Лидеры Грузии не могли, конечно, проявлять равнодушие к матери Сталина, власть которого непрерывно усиливалась и чья жестокая воля ощущалась во всех уголках необъятного Советского Союза. Руководители республики настояли, чтобы Екатерина Джугашвили переехала в Тифлис, где в ее распоряжение предоставили флигель небольшого дворца в центре города, — в прошлом здесь была резиденция российского наместника на Кавказе. Мать Сталина перебралась в столицу Грузии со своим скарбом и заняла в отведенной для нее части дворца только одну комнату. Когда кто-либо из руководителей Грузии выезжал в Москву, Екатерина Георгиевна диктовала письмо сыну. Она отправляла ему и посылки — с кавказскими сладостями и вареньями. В ответ Сталин отправлял матери немного денег и короткие записки, которые Екатерина Георгиевна бережно хранила, их было всего восемнадцать за 16 лет (1922–1937 гг.). Позднее они хранились как «секретные» документы в одном из фондов Сталина при Институте Маркса — Энгельса — Ленина. По заданию ЦК КПСС историк Шота Чивадзе перевел письма Сталина на русский язык, но сохранил у себя черновики переводов. Незадолго до смерти Чивадзе передал эти черновики своему сослуживцу профессору Леониду Спирину, который первым поведал о них общественности[701]
. Сегодня письма Сталина и Надежды Аллилуевой Екатерине Джугашвили хранятся в Архиве Президента Российской Федерации в бывшей кремлевской квартире самого Сталина. Здесь с ними смог ознакомиться и Эдвард Радзинский, который рассказывает о них едва ли не как о своем новейшем открытии[702].Сталину было трудно писать матери не только из-за занятости. Он хорошо говорил, иногда читал по-грузински, но у него не было нужды писать на этом языке. В семье Сталина долгое время жил сын профессионального революционера Артема (Федора Сергеева), погибшего в 1921 году в одной из аварий. Сталин называл Артема другом и взял его малолетнего сына, также Артема, в свой дом, в одну комнату с маленьким Василием. Через 70 лет в одном из интервью на вопрос: «Приезжала ли в Москву мать Сталина?» — Артем Федорович Сергеев ответил: «Она всегда жила в Тбилиси. Я помню, как он однажды сидел и синим карандашом писал ей письмо. Одна из родственниц Надежды Сергеевны говорит: „Иосиф, вы грузин, вы пишете письмо матери, конечно, по-грузински?“ Знаете, что он ответил? „Какой я теперь грузин, когда собственной матери два часа не могу написать письма. Каждое слово должен вспоминать, как пишется“»[703]

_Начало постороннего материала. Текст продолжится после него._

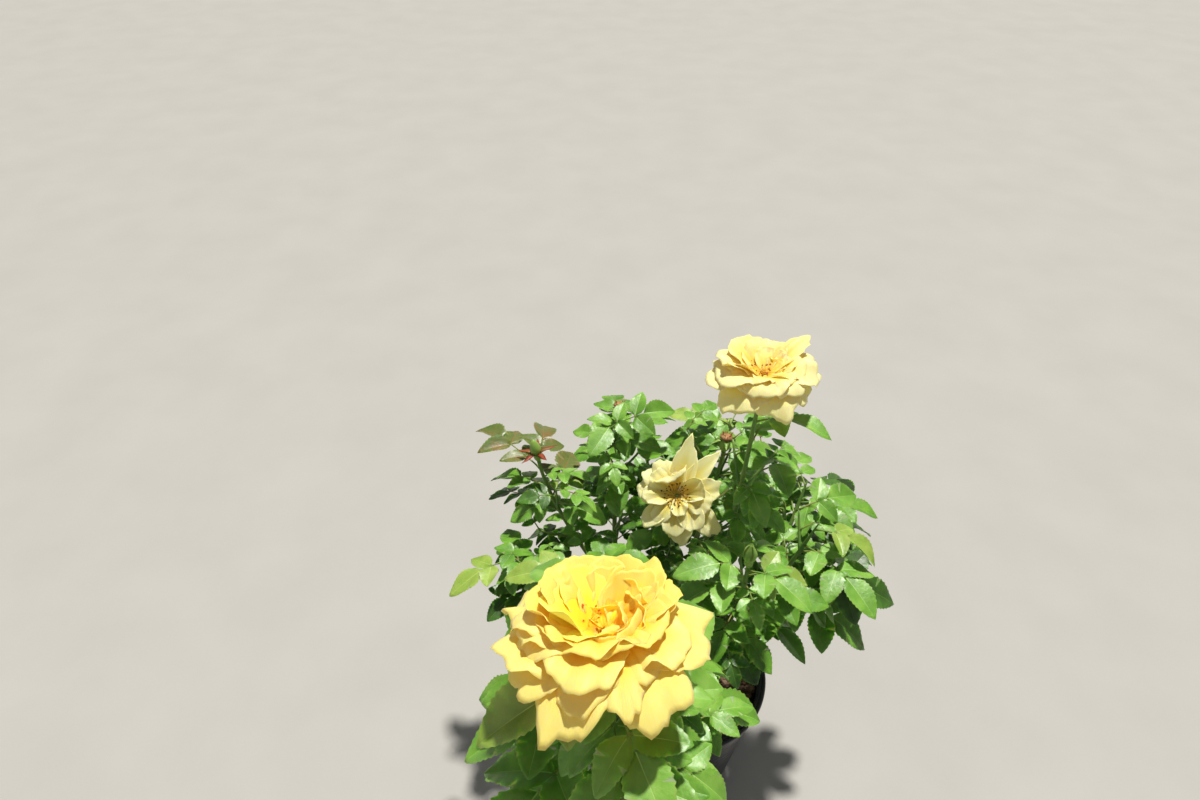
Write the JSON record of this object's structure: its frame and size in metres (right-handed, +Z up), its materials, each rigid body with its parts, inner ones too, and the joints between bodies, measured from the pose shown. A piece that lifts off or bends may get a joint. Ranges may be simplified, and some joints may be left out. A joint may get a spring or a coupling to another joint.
{
  "type": "potted rose bush",
  "caption": "Bush rose with upright thorny canes, divided leaves and large double yellow blooms, growing in a round tapered nursery pot.",
  "frame": {"origin": "centre of the pot's flat underside", "axes": "+Z up, the view of the picture is from -Y, +X to its right"},
  "size_m": [0.5101, 0.6864, 0.7528],
  "materials": {
    "pot": "satin black, lightly scuffed",
    "soil": "loose bark mix, matte",
    "wood": "green to brown bark",
    "leaf": "glossy green leaf",
    "young_leaf": "glossy young leaf with bronze edges",
    "petal": "soft warm yellow petal",
    "faded_petal": "soft pale buff petal"
  },
  "bodies": {
    "root": {"pot": "pot", "soil": "soil", "crown": "wood", "cane_front": "wood", "cane_top": "wood", "cane_faded": "wood", "cane_young": "wood", "cane_right": "wood", "cane_back": "wood", "bough_left": "wood", "bough_mid": "wood", "bough_heart": "wood", "bough_rear": "wood", "bough_wing": "wood", "bough_side": "wood", "bough_tail": "wood", "bloom_front": "petal", "bloom_top": "petal", "bloom_faded": "faded_petal", "leaves_front": "leaf", "leaves_top": "leaf", "leaves_faded": "leaf", "leaves_young": "young_leaf", "leaves_right": "leaf", "leaves_back": "leaf", "leaves_left": "leaf", "leaves_mid": "leaf", "leaves_heart": "leaf", "leaves_rear": "leaf", "leaves_wing": "leaf", "leaves_side": "leaf", "leaves_tail": "leaf"}
  },
  "joints": []
}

.Самое большое письмо матери Сталин написал в марте 1934 года, через полтора года после самоубийства Надежды Аллилуевой. «Здравствуй, мама-моя! Письмо твое получил. Получил также варенье, чурчхели, инжир. Дети очень обрадовались и шлют тебе благодарность и привет. Приятно, что чувствуешь себя хорошо, бодро. Я здоров, не беспокойся обо мне. Я свою долю выдержу. Не знаю, нужны ли тебе деньги или нет. На всякий случаю посылаю тебе пятьсот рублей. Посылаю также фотокарточки — свою и детей. Будь здорова мама-моя. Не теряй бодрости духа! Целую. Твой сын Coco. 24/111-34 года. — Дети кланяются тебе. После кончины Нади, конечно, тяжела моя личная жизнь. Но ничего, мужественный человек должен всегда оставаться мужественным»[704]
. О самоубийстве Надежды Аллилуевой знали очень немногие члены партийного руководства. В официальном сообщении и многочисленных некрологах говорилось о «кончине», «преждевременной смерти», «болезненном состоянии», здесь были слова «смерть вырвала», «смерть скосила». Никакого медицинского заключения о причинах смерти не публиковалось. Внимательный осмотр тела Надежды Аллилуевой производился главным врачом Кремлевской больницы А. Каннелем и врачами Л. Левиным и Д. Плетневым. Их убеждали подписать бюллетень о смерти Аллилуевой от аппендицита, но все трое отказались[705]. В 1932 году это не повлекло для них никаких последствий. Слухов появлялось немало, но они не могли дойти до матери Сталина, которой сообщили полуофициальную версию об остром приступе аппендицита.О матери Сталина очень заботились. Она находилась под наблюдением лучших врачей, ее скромные потребности удовлетворялись за счет государства. У старой женщины, которая большую часть жизни прислуживала другим, более богатым людям, появилась теперь своя прислуга. Но мать Сталина не злоупотребляла новым положением, она сохранила почти все старые привычки и отказывалась от многих предлагаемых ей привилегий. Ей выдали постоянный пропуск в ложу Грузинского оперного театра, но она предпочитала церковь.